* PROBLEM DETAILS: Among the lines below, keep only those from the one containing "const tooth = new" through the one containing "bpy.context.scene.collection.objects.link(empty)", and reproduce them exactly.

* SUPPLIED INFORMATION:
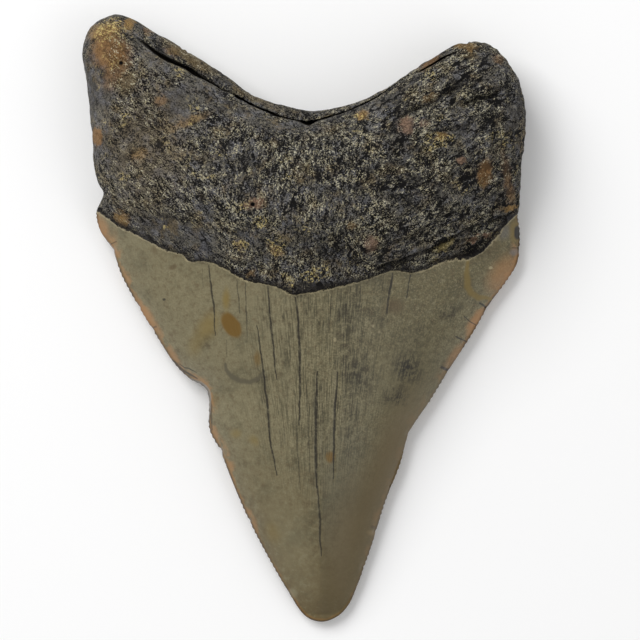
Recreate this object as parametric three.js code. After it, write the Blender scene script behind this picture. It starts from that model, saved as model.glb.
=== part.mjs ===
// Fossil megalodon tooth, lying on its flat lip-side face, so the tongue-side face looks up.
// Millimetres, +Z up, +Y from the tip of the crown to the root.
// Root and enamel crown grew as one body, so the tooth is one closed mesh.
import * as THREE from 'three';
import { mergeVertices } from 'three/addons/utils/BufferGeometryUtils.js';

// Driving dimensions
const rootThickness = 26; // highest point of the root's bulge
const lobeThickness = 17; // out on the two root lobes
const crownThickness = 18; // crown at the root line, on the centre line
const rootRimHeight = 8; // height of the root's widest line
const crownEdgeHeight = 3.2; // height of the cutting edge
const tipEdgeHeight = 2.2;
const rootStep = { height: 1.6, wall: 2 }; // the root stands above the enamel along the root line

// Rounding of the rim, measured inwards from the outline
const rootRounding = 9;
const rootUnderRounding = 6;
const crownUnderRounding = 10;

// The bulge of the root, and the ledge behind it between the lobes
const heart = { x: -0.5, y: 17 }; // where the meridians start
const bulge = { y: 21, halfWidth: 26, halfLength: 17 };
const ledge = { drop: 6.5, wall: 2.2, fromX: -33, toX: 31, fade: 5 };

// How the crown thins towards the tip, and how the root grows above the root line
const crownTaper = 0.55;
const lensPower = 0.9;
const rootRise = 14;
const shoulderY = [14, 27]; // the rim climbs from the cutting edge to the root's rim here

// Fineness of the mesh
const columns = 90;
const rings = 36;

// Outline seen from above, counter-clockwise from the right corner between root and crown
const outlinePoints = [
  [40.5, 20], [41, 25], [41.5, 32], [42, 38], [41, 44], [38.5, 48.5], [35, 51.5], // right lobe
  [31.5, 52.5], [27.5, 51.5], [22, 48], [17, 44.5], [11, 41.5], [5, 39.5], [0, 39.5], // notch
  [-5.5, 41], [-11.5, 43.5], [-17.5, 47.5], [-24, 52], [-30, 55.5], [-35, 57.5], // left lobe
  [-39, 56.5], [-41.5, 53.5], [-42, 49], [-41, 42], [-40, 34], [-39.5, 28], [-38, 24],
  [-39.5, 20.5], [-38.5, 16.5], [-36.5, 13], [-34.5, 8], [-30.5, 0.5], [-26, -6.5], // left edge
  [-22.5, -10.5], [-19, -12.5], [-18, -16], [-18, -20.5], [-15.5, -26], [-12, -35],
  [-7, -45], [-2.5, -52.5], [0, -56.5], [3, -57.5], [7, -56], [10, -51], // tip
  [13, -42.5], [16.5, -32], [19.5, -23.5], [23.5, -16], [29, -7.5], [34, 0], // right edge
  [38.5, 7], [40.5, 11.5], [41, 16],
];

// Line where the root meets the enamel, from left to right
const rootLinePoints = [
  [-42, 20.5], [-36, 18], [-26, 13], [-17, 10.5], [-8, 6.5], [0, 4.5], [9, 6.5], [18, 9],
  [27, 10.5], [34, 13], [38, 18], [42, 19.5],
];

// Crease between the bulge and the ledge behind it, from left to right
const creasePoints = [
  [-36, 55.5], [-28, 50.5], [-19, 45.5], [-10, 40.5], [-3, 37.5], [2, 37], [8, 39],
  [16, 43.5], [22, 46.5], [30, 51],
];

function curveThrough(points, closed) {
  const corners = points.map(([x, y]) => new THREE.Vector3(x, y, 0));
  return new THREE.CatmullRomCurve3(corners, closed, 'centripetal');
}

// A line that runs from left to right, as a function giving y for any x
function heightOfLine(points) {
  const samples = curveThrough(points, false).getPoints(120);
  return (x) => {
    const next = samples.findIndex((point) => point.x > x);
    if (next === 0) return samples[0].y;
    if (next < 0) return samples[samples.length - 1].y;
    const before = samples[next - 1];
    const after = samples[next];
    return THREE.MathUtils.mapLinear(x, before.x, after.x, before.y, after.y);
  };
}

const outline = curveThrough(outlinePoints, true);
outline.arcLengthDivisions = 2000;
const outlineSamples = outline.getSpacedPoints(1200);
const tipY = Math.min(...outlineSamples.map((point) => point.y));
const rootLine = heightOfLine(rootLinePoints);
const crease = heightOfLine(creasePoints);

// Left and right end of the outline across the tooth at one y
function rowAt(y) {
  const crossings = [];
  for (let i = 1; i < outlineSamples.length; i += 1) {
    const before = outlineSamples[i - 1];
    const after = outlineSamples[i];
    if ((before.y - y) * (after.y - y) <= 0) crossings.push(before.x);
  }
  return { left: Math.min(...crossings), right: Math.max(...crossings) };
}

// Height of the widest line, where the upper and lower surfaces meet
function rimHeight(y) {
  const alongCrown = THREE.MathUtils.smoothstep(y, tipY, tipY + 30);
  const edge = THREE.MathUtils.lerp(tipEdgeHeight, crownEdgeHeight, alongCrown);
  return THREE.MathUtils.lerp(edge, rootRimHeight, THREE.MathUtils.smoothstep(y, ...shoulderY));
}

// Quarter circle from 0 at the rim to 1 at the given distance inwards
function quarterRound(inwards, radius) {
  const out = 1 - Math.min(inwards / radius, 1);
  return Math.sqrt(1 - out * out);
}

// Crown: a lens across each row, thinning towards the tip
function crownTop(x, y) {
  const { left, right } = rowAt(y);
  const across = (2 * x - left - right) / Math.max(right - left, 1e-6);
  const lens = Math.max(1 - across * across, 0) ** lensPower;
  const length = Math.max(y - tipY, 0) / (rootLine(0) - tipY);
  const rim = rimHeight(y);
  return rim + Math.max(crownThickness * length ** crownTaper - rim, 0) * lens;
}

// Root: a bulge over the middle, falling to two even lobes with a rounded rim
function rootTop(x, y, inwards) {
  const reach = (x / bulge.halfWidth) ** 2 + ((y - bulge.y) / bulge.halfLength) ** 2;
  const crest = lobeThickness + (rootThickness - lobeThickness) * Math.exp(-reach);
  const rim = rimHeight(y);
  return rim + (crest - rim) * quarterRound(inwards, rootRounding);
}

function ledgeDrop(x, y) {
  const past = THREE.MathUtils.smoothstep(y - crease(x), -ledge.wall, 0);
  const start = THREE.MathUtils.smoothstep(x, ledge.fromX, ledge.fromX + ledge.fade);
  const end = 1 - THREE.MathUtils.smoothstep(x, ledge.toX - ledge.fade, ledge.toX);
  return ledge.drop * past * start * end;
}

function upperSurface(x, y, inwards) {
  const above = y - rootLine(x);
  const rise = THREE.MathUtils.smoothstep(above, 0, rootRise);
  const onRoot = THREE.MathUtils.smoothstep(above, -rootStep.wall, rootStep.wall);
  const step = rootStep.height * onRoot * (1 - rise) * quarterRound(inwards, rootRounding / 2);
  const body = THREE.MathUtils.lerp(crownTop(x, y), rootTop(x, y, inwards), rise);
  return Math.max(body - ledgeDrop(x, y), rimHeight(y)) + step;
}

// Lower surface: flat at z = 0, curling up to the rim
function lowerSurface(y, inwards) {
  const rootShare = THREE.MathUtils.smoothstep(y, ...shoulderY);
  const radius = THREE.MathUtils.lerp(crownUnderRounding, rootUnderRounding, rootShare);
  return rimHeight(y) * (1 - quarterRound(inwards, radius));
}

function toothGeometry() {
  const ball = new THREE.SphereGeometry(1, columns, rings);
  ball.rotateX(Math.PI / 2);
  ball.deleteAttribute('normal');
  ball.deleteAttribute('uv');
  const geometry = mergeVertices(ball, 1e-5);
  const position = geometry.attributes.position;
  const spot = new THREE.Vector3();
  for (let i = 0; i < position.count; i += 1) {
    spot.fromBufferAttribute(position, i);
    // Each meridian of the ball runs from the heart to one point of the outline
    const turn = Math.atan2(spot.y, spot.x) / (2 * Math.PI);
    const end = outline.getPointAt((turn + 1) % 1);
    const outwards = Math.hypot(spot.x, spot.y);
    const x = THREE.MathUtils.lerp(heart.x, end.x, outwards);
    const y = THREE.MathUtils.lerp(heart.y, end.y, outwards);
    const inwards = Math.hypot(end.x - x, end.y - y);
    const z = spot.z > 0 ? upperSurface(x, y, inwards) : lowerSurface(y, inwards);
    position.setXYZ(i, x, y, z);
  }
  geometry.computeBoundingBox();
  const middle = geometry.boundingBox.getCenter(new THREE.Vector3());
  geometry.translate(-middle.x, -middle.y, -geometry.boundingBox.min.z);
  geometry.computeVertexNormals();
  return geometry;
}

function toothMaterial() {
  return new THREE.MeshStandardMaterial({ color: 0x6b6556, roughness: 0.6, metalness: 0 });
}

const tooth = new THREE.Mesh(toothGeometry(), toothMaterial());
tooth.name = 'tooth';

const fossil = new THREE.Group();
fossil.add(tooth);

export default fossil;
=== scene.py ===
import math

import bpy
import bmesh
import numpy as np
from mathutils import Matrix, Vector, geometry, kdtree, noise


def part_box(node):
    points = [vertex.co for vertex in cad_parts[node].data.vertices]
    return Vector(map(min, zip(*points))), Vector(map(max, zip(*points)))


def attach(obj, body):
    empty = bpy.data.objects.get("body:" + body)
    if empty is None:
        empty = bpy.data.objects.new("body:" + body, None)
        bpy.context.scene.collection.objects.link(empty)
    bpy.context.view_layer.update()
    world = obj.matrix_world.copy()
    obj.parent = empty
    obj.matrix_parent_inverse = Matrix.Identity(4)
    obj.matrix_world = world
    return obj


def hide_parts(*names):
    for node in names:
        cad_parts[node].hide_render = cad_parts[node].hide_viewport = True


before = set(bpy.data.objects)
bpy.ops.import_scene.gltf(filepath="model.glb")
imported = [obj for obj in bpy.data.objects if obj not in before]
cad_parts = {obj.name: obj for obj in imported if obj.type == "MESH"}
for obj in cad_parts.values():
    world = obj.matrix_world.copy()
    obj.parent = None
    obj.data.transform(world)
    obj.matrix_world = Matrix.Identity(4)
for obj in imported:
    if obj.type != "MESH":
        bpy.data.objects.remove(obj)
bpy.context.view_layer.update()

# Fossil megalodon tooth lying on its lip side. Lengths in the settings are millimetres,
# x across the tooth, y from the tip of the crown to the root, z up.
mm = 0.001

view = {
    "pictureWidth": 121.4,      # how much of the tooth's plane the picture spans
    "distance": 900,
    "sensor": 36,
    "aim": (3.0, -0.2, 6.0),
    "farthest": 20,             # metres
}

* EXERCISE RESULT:
const tooth = new THREE.Mesh(toothGeometry(), toothMaterial());
tooth.name = 'tooth';

const fossil = new THREE.Group();
fossil.add(tooth);

export default fossil;
=== scene.py ===
import math

import bpy
import bmesh
import numpy as np
from mathutils import Matrix, Vector, geometry, kdtree, noise


def part_box(node):
    points = [vertex.co for vertex in cad_parts[node].data.vertices]
    return Vector(map(min, zip(*points))), Vector(map(max, zip(*points)))


def attach(obj, body):
    empty = bpy.data.objects.get("body:" + body)
    if empty is None:
        empty = bpy.data.objects.new("body:" + body, None)
        bpy.context.scene.collection.objects.link(empty)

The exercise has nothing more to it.